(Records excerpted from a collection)
◆ ◆ ◆

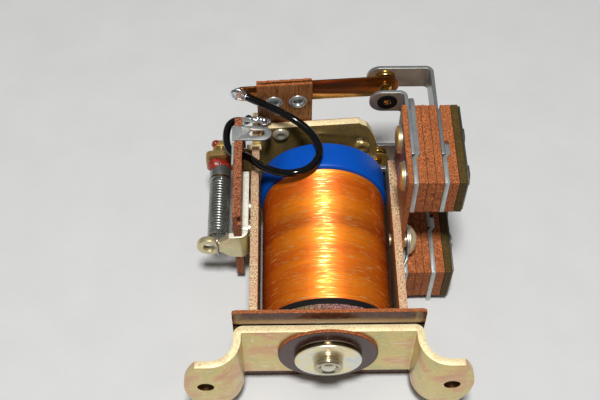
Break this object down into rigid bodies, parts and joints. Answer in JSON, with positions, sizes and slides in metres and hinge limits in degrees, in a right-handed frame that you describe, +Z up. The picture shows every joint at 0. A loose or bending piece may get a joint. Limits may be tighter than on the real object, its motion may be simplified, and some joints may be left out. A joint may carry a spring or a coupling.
{
  "type": "electromagnetic relay",
  "caption": "Open-frame clapper relay with amber coil, hinged armature, return spring and change-over contacts in fibre stacks, on a bracket with two holed ears.",
  "frame": {"origin": "midway between the two ear holes, on the plane that the ears' front faces lie in", "axes": "-Y out of the mounting plane, away from the relay; +Z up as it lies in the picture, upper contacts on top; +X towards the contact stacks"},
  "size_m": [0.0616, 0.0706, 0.0423],
  "materials": {
    "chromate_steel": "pale gold chromate over zinc, faint iridescence",
    "fibre": "laminated vulcanised fibre, speckled edge",
    "insulating_board": "laminated board, smooth grey-purple face",
    "dark_fibre": "dark red-brown fibre",
    "zinc_steel": "zinc plated",
    "core_iron": "soft iron, dull",
    "black_plastic": "moulded",
    "enamelled_copper": "amber enamelled fine wire, layer wound",
    "blue_plastic": "saturated blue moulding",
    "tinned_metal": "tin plated, blue-grey",
    "contact_brass": "worn",
    "olive_plate": "olive brown",
    "dull_steel": "grey, dull",
    "amber_screw": "amber passivated",
    "blade_bronze": "copper bronze, tarnished",
    "red_lacquer": "red locking lacquer",
    "black_insulation": "glossy sleeving"
  },
  "bodies": {
    "frame": {"mounting_bracket": "chromate_steel", "insulating_plate": "insulating_board", "fibre_washer": "dark_fibre", "steel_washer": "zinc_steel", "core_nut": "zinc_steel", "core": "core_iron", "yoke": "chromate_steel", "bobbin": "black_plastic", "winding": "enamelled_copper", "rear_cap": "blue_plastic", "terminal_board": "fibre", "spring_bracket": "chromate_steel", "slotted_tags": "tinned_metal", "soldered_tag": "tinned_metal", "board_rivets": "zinc_steel", "contact_carrier": "fibre", "carrier_screw": "chromate_steel", "formed_washer": "tinned_metal", "upper_make_bracket": "tinned_metal", "upper_make_button": "contact_brass", "upper_make_strip": "tinned_metal", "upper_break_bracket": "tinned_metal", "upper_break_button": "contact_brass", "upper_break_strip": "tinned_metal", "lower_make_bracket": "tinned_metal", "lower_make_button": "contact_brass", "lower_make_strip": "tinned_metal", "lower_break_bracket": "tinned_metal", "lower_break_button": "contact_brass", "lower_break_strip": "tinned_metal", "upper_spacers": "fibre", "upper_cover": "fibre", "upper_clamp_plate": "olive_plate", "upper_nut_plate": "dull_steel", "lower_spacers": "fibre", "lower_cover": "fibre", "lower_clamp_plate": "olive_plate", "lower_nut_plate": "dull_steel", "upper_screws": "amber_screw", "upper_screw_washers": "tinned_metal", "upper_nuts": "dull_steel", "lower_screws": "dull_steel"},
    "armature": {"armature": "chromate_steel", "armature_rivets": "zinc_steel", "insulating_card": "fibre", "block_front": "fibre", "block_rear": "fibre", "block_eyelets": "tinned_metal", "upper_blade": "blade_bronze", "upper_moving_contact": "contact_brass", "lower_blade": "blade_bronze", "lower_moving_contact": "contact_brass", "adjusting_post": "zinc_steel", "spring_plug": "dull_steel", "adjusting_nut": "olive_plate", "lacquer_seal": "red_lacquer", "return_spring": "dull_steel", "tail_solder": "tinned_metal", "flexible_lead": "black_insulation"}
  },
  "joints": [
    {"name": "armature_hinge", "type": "hinge", "parent": "frame", "child": "armature", "pos_m": [-0.016, 0.0606, 0], "axis": [0, 0, 1], "range_deg": [-3.7, 0], "stiffness_Nm_per_rad": 0.02, "springref_deg": 11.46, "deforming": ["return_spring", "flexible_lead"]}
  ]
}
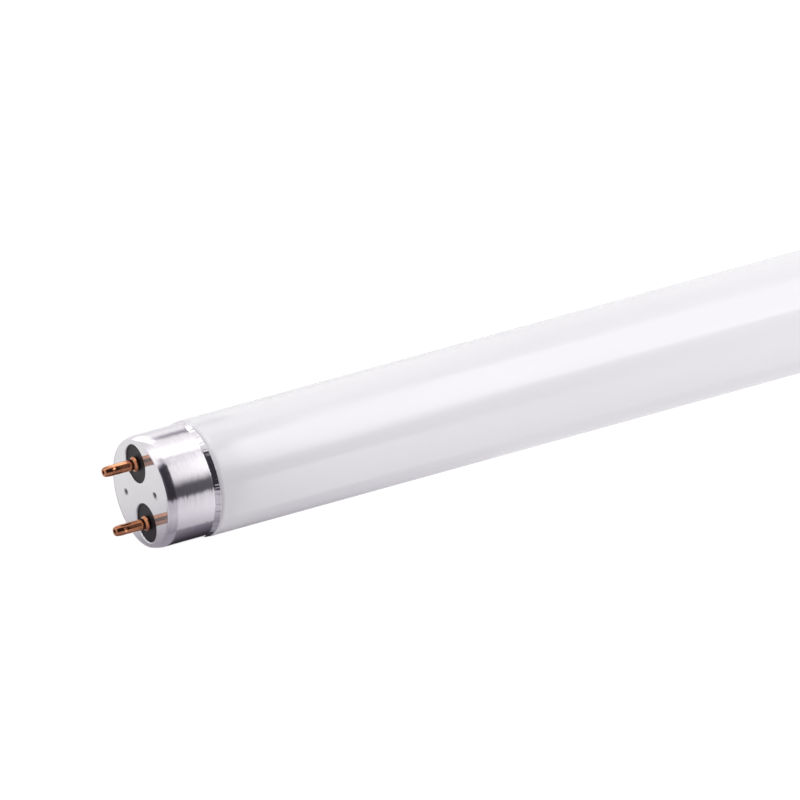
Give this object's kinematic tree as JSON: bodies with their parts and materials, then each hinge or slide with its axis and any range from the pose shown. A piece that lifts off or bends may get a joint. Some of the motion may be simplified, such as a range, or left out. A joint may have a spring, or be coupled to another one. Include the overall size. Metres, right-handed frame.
{
  "type": "led tube lamp",
  "caption": "Straight opal glass LED tube with a pressed aluminium cap and a pair of hollow contact pins at each end, LED strip and driver inside.",
  "frame": {"origin": "on the tube's axis, halfway between the flat faces of the two end caps", "axes": "+X runs along the tube from the input cap to the far cap, each cap's two pins lie in line along Y, and the LED strip lies at -Z and shines towards +Z"},
  "size_m": [0.6038, 0.025, 0.025],
  "materials": {
    "opal_glass": "gloss",
    "cap_aluminium": "satin",
    "insulator_plastic": "matte",
    "pin_copper": "polished",
    "strip_board_white": "satin",
    "strip_silicone": "satin",
    "led_housing_white": "satin",
    "led_phosphor_yellow": "satin",
    "sleeve_film": "gloss",
    "driver_board_green": "satin",
    "fuse_ceramic": "satin",
    "varistor_coating": "gloss",
    "film_capacitor_case": "satin",
    "ferrite": "matte",
    "enamelled_copper": "gloss",
    "can_sleeve": "gloss",
    "chip_moulding": "satin",
    "tinned_wire": "polished"
  },
  "bodies": {
    "root": {"glass_tube": "opal_glass", "end_cap_input": "cap_aluminium", "end_cap_far": "cap_aluminium", "insulator_input": "insulator_plastic", "insulator_far": "insulator_plastic", "contact_pin_live": "pin_copper", "contact_pin_neutral": "pin_copper", "contact_pin_far_left": "pin_copper", "contact_pin_far_right": "pin_copper", "led_strip_board": "strip_board_white", "strip_adhesive": "strip_silicone", "led_housings": "led_housing_white", "led_phosphor": "led_phosphor_yellow", "driver_sleeve": "sleeve_film", "driver_board": "driver_board_green", "fuse_resistor": "fuse_ceramic", "varistor": "varistor_coating", "input_capacitor": "film_capacitor_case", "choke_core": "ferrite", "choke_winding": "enamelled_copper", "smoothing_capacitor": "can_sleeve", "output_capacitor": "can_sleeve", "bridge_rectifier": "chip_moulding", "driver_ic": "chip_moulding", "lead_live": "tinned_wire", "lead_neutral": "tinned_wire", "lead_plus": "tinned_wire", "lead_minus": "tinned_wire", "pin_link_wire": "tinned_wire"}
  },
  "joints": []
}
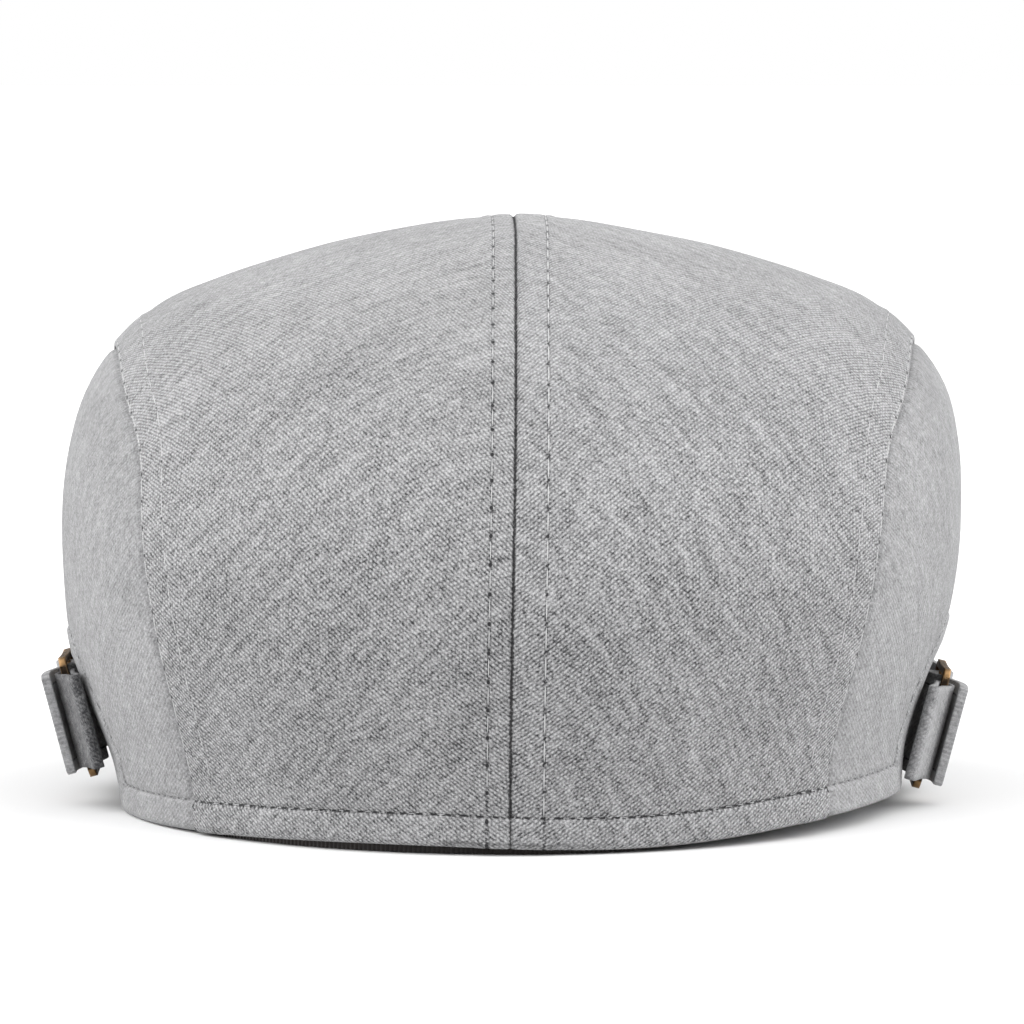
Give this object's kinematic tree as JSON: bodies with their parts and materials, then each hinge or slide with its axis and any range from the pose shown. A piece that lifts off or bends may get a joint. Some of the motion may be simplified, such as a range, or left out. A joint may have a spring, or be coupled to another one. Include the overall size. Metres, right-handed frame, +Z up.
{
  "type": "flat cap",
  "caption": "Flat cap of grey woven cloth with a rounded back, a short stiff peak, a dark sweatband and a buckled strap at each side.",
  "frame": {"origin": "middle of the cap's box, on the floor it rests on", "axes": "+Z up, -Y towards the peak, +Y towards the nape, +X towards the wearer's left"},
  "size_m": [0.1922, 0.268, 0.1219],
  "materials": {
    "top_cloth": "matt heather-grey weave",
    "side_cloth": "matt heather-grey weave",
    "band_cloth": "matt black ribbed cloth",
    "peak_cloth": "matt heather-grey weave",
    "strap_cloth": "matt heather-grey weave",
    "brass": "aged satin"
  },
  "bodies": {
    "root": {"top_panel_left": "top_cloth", "top_panel_right": "top_cloth", "side_panel_left": "side_cloth", "side_panel_right": "side_cloth", "sweatband": "band_cloth", "peak": "peak_cloth", "strap_left": "strap_cloth", "strap_right": "strap_cloth", "keeper_left": "strap_cloth", "keeper_right": "strap_cloth", "buckle_left": "brass", "buckle_right": "brass"}
  },
  "joints": []
}
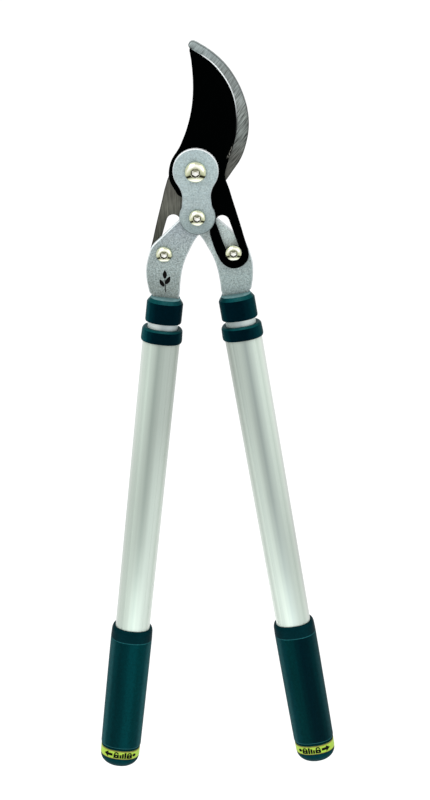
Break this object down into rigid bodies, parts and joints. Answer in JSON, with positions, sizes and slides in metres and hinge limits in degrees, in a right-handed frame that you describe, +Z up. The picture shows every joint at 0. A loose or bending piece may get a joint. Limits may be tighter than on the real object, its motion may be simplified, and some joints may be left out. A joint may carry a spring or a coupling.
{
  "type": "bypass loppers",
  "caption": "Compound-action bypass loppers: curved blade and hook on a link plate, slotted jaw arms driven by the handle brackets, telescopic tube handles with twist-lock end caps.",
  "frame": {"origin": "on the flush back face of the rear link plate, on the centre line and 20 mm below the main pivot axis, at the mount rear_plate_face", "axes": "+Z up the tool towards the jaws, +X to the right seen from the front, -Y out of the front face (the side of the bolt heads)"},
  "size_m": [0.2256, 0.0323, 0.6879],
  "materials": {
    "bracket_paint": "light bluish grey hammered metallic paint, satin",
    "blade_coating": "black non-stick coating, semi-gloss, bright ground cutting edge",
    "ground_steel": "ground bare steel with grinding lines",
    "plated_fastener": "bright nickel plating, slightly yellow",
    "tube_aluminium": "satin anodised, lengthwise drawn",
    "grip_teal": "dark teal soft grip, matt sheen",
    "collar_teal": "very dark teal moulded plastic",
    "band_lime": null,
    "inner_plastic": "black acetal",
    "bush_bronze": "plain bearing bronze"
  },
  "bodies": {
    "link": {"front_link_plate": "bracket_paint", "rear_link_plate": "bracket_paint", "main_pivot_bolt": "plated_fastener", "main_pivot_nut": "plated_fastener", "lower_pivot_bolt": "plated_fastener", "lower_pivot_nut": "plated_fastener"},
    "blade": {"cutting_blade": "blade_coating"},
    "hook": {"hook": "ground_steel"},
    "right_handle": {"right_bracket": "bracket_paint", "right_slide_bolt": "plated_fastener", "right_slide_bush": "bush_bronze", "right_slide_nut": "plated_fastener", "right_upper_collar": "collar_teal", "right_inner_tube": "tube_aluminium", "right_tang_plug": "inner_plastic", "right_tang_rivet": "plated_fastener", "right_guide_bush": "inner_plastic"},
    "right_grip": {"right_outer_tube": "tube_aluminium", "right_tube_ring": "collar_teal", "right_grip": "grip_teal", "right_rod_bearing": "inner_plastic", "right_lock_expander": "inner_plastic"},
    "right_twist": {"right_lock_rod": "plated_fastener", "right_lock_cone": "plated_fastener", "right_end_cap": "grip_teal", "right_colour_band": "band_lime"},
    "left_handle": {"left_bracket": "bracket_paint", "left_slide_bolt": "plated_fastener", "left_slide_bush": "bush_bronze", "left_slide_nut": "plated_fastener", "left_upper_collar": "collar_teal", "left_inner_tube": "tube_aluminium", "left_tang_plug": "inner_plastic", "left_tang_rivet": "plated_fastener", "left_guide_bush": "inner_plastic"},
    "left_grip": {"left_outer_tube": "tube_aluminium", "left_tube_ring": "collar_teal", "left_grip": "grip_teal", "left_rod_bearing": "inner_plastic", "left_lock_expander": "inner_plastic"},
    "left_twist": {"left_lock_rod": "plated_fastener", "left_lock_cone": "plated_fastener", "left_end_cap": "grip_teal", "left_colour_band": "band_lime"}
  },
  "joints": [
    {"name": "right_handle_pivot", "type": "hinge", "parent": "link", "child": "right_handle", "pos_m": [0, -0.01, -0.0178], "axis": [0, -1, 0], "range_deg": [0, 60]},
    {"name": "left_handle_pivot", "type": "hinge", "parent": "link", "child": "left_handle", "pos_m": [0, -0.0153, -0.0178], "axis": [0, 1, 0], "range_deg": [0, 60]},
    {"name": "blade_pivot", "type": "hinge", "parent": "link", "child": "blade", "pos_m": [0, -0.0153, 0.02], "axis": [0, -1, 0], "range_deg": [0, 30.7]},
    {"name": "hook_pivot", "type": "hinge", "parent": "link", "child": "hook", "pos_m": [0, -0.01, 0.02], "axis": [0, 1, 0], "range_deg": [0, 30.7]},
    {"name": "right_extend", "type": "slide", "parent": "right_handle", "child": "right_grip", "axis": [0.1392, 0, -0.9903], "range_m": [0, 0.25]},
    {"name": "right_cap_twist", "type": "hinge", "parent": "right_grip", "child": "right_twist", "pos_m": [0.09375, -0.01, -0.5469], "axis": [-0.1392, 0, 0.9903], "range_deg": [0, 60]},
    {"name": "left_extend", "type": "slide", "parent": "left_handle", "child": "left_grip", "axis": [-0.1392, 0, -0.9903], "range_m": [0, 0.25]},
    {"name": "left_cap_twist", "type": "hinge", "parent": "left_grip", "child": "left_twist", "pos_m": [-0.09375, -0.0153, -0.5469], "axis": [-0.1392, 0, -0.9903], "range_deg": [0, 60]}
  ],
  "couplings": [
    {"joint": "blade_pivot", "follows": "right_handle_pivot", "ratio": 0.511},
    {"joint": "hook_pivot", "follows": "left_handle_pivot", "ratio": 0.511}
  ]
}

◆ ◆ ◆

WORK TO DO: Of the lines in the material above, state how many contain the string "that"; give no other text.

EXERCISE OUTPUT: 5